Scripts and wrapper file for runing the Shiu Lab's pseduogene pipeline.
- python (2.7 or later, not 3; https://www.python.org/downloads/)
- python scripts in the _pipeline_scripts folder
- RepeatMaster (http://www.repeatmasker.org/)
- tfasty (part of the FASTA package, version 36 or later; http://faculty.virginia.edu/wrpearson/fasta/)
The pipline is run using:
_wrapper_scripts/CombinedPseudoWrapper.py [parameter_file]
An example parameter_file can found in in the _example_files folder
Additionally, a test case using chromosome 4 from A. thaliana can be run from the _testcase folder using the following command from within _testcase. You will need to supply the path to your local FASTA install and the name of the tfasty program you are using in test_parameter_file.txt.
python ../_wrapper_scripts/CombinedPseudoWrapper.py test_parameter_file.txt
The test case takes about 15-30 minutes to run. Expected results of this run can be found in the _expected_results subfolder
The output of the pipeline is seperated into the following subfolder:
- _intermediate: Intermediate files used to generate final results.

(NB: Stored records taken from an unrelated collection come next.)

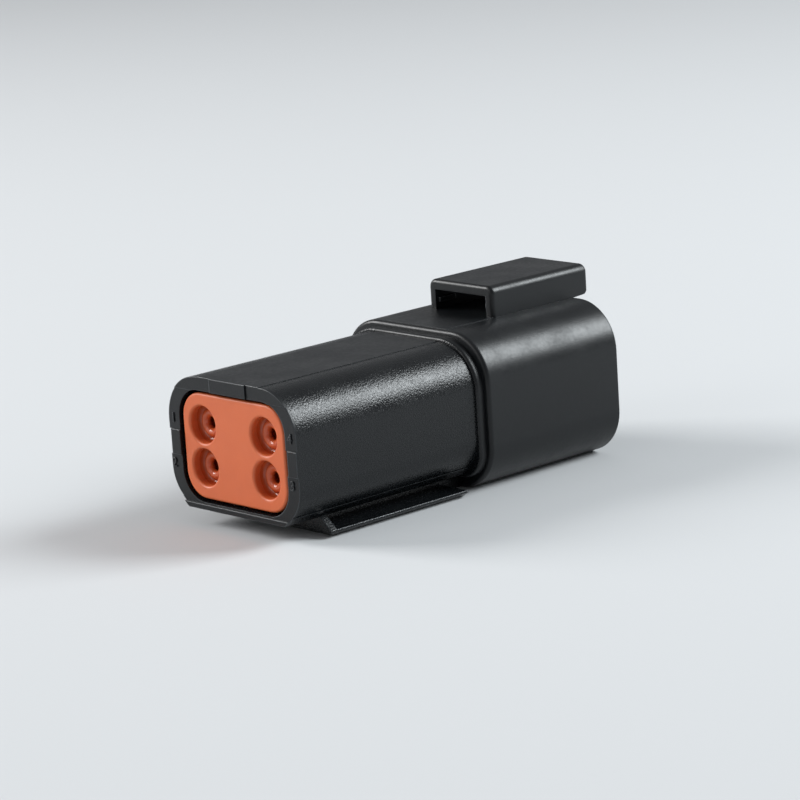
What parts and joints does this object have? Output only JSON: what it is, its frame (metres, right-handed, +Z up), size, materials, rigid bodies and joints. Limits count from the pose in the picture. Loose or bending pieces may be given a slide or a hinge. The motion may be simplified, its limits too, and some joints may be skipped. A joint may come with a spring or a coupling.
{
  "type": "sealed automotive connector",
  "caption": "Sealed in-line receptacle: black moulded housing with latch catch and clip rail, orange silicone wire seal, sliding wedge lock and turned pins",
  "frame": {"origin": "Middle of the part's bounding box in X and Y, at its lowest point in Z", "axes": "X across the connector, Y along the mating axis from the wire face to the mouth, Z up through the latch catch"},
  "size_m": [0.022, 0.0484, 0.0204],
  "materials": {
    "housing": "fine satin moulded thermoplastic",
    "seal": "satin silicone, glossier inside the wire holes",
    "wedge": "moulded thermoplastic",
    "contact": "nickel plated copper alloy"
  },
  "bodies": {
    "body": {"housing": "housing", "wire_seal": "seal", "contact_1": "contact", "contact_2": "contact", "contact_3": "contact", "contact_4": "contact"},
    "wedge": {"wedge_lock": "wedge"}
  },
  "joints": [
    {"name": "wedge_slide", "type": "slide", "parent": "body", "child": "wedge", "axis": [0, 1, 0], "range_m": [0, 0.011]}
  ]
}
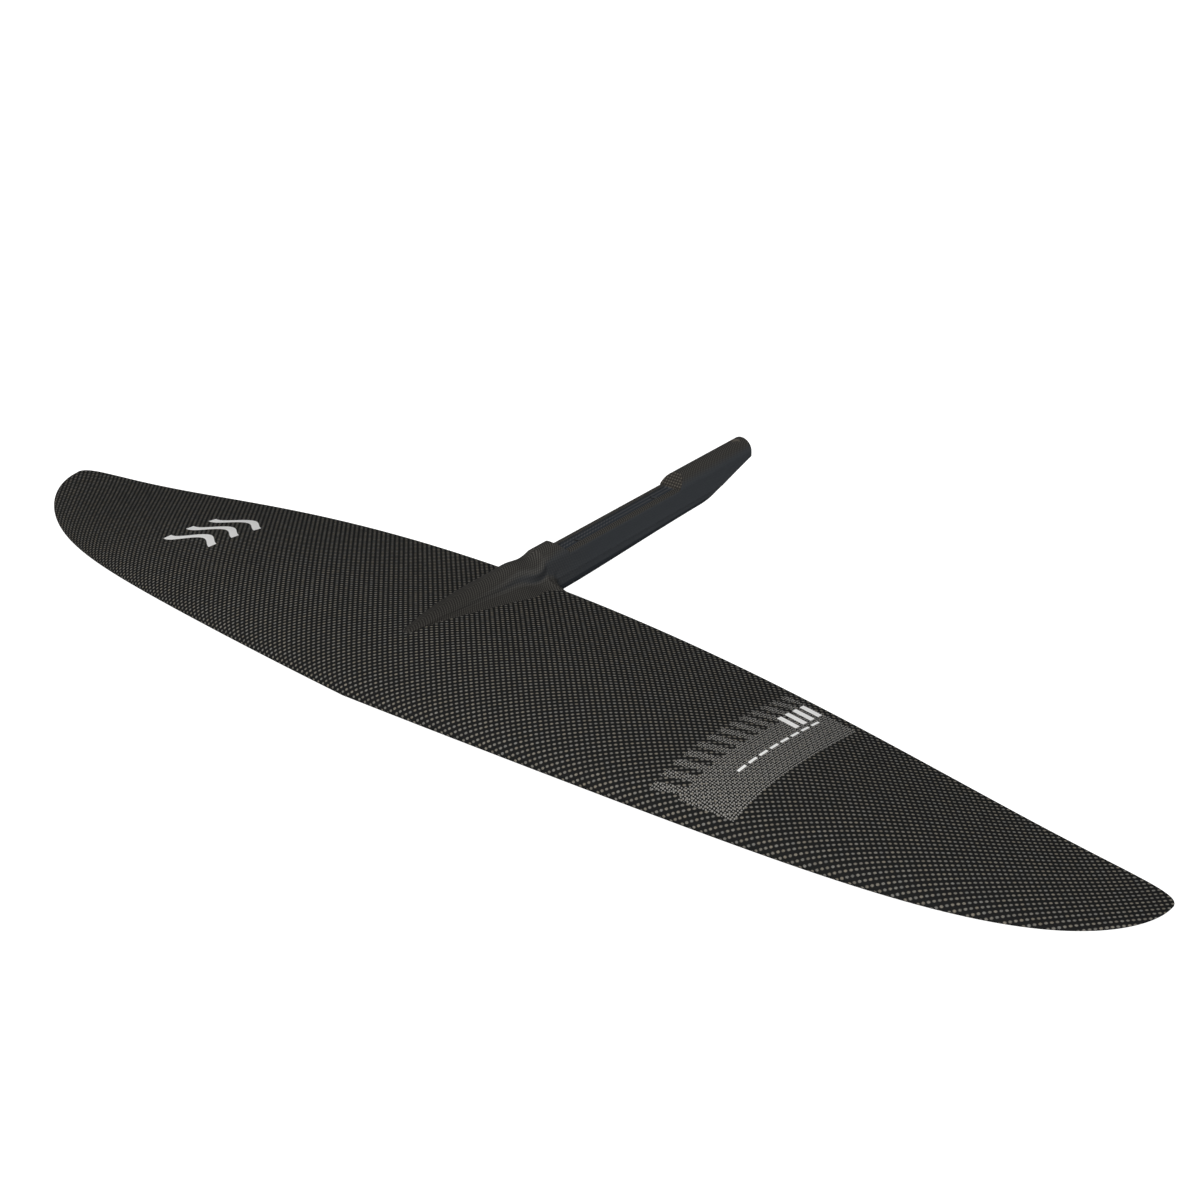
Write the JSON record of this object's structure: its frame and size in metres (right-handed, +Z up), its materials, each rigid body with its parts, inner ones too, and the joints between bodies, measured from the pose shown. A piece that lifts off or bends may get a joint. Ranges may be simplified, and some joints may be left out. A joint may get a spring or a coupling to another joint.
{
  "type": "hydrofoil front wing with fuselage",
  "caption": "Moulded carbon hydrofoil front wing with drooping tips, and a slim fuselage with a recessed mast seat and a stabilizer seat under its tail.",
  "frame": {"origin": "centre of the two mast bolt holes, on the floor of the mast groove", "axes": "+X along the span to the right, +Y aft towards the tail, +Z up towards the mast"},
  "size_m": [1.1154, 0.4919, 0.0798],
  "materials": {
    "coarse_carbon": "clear-coated plain weave",
    "fine_carbon": "clear-coated fine weave",
    "laminate": "solid carbon laminate",
    "foam": "machined foam",
    "steel": "turned stainless steel",
    "silver_print": "fine silver mesh print",
    "white_print": "printed"
  },
  "bodies": {
    "root": {"wing_upper_skin": "coarse_carbon", "wing_lower_skin": "coarse_carbon", "leading_edge_filler": "laminate", "front_core_right": "foam", "front_core_left": "foam", "root_block_front": "laminate", "spar_cap_upper": "laminate", "spar_cap_lower": "laminate", "spar_core": "foam", "rear_core_right": "foam", "rear_core_left": "foam", "root_block_rear": "laminate", "trailing_edge_strip": "laminate", "tip_block_right": "laminate", "tip_block_left": "laminate", "fuselage_upper_skin": "fine_carbon", "fuselage_lower_skin": "fine_carbon", "upper_root_filler": "laminate", "lower_root_filler": "laminate", "mast_block": "laminate", "tail_block": "laminate", "mast_bolt_sleeves": "steel", "stabilizer_inserts": "steel", "mesh_band": "silver_print", "dash_line": "white_print", "size_bars": "white_print", "wave_emblem": "white_print"}
  },
  "joints": []
}
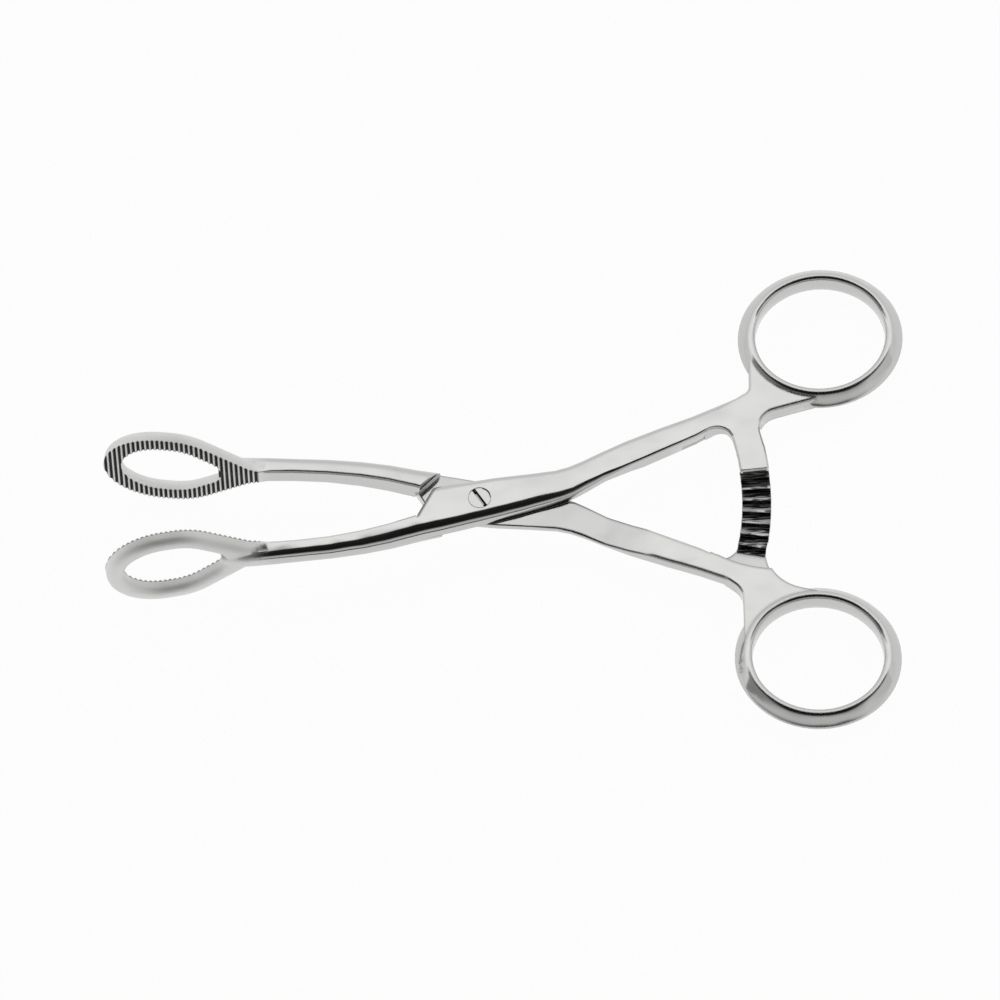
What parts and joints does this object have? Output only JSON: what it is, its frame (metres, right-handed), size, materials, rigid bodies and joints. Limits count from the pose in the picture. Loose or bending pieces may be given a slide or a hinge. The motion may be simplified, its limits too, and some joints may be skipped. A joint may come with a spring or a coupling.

- These may be removed following a successful run, however if you want a list of pseudogenes generated prior to high confidence filtering and/or RepatMasker filtering they will be here
- _logs: log files generated by the run
- _results: Output files for the final list of pseudogenes following high confidence and and RepeatMasker filtering
- hiConf.RMfilt/hiConf.RMfilt.cdnm - position information for pseudogenes
- fa.hiConf.RMfilt/fa.hiConf.RMfilt.cdnm - sequence information for pseudogenes
- hiConf.RMfilt.cdnm.gff - gff file with pseudogene annotations
- NOTE: cdnm versions of the output use simplified pseudogene names.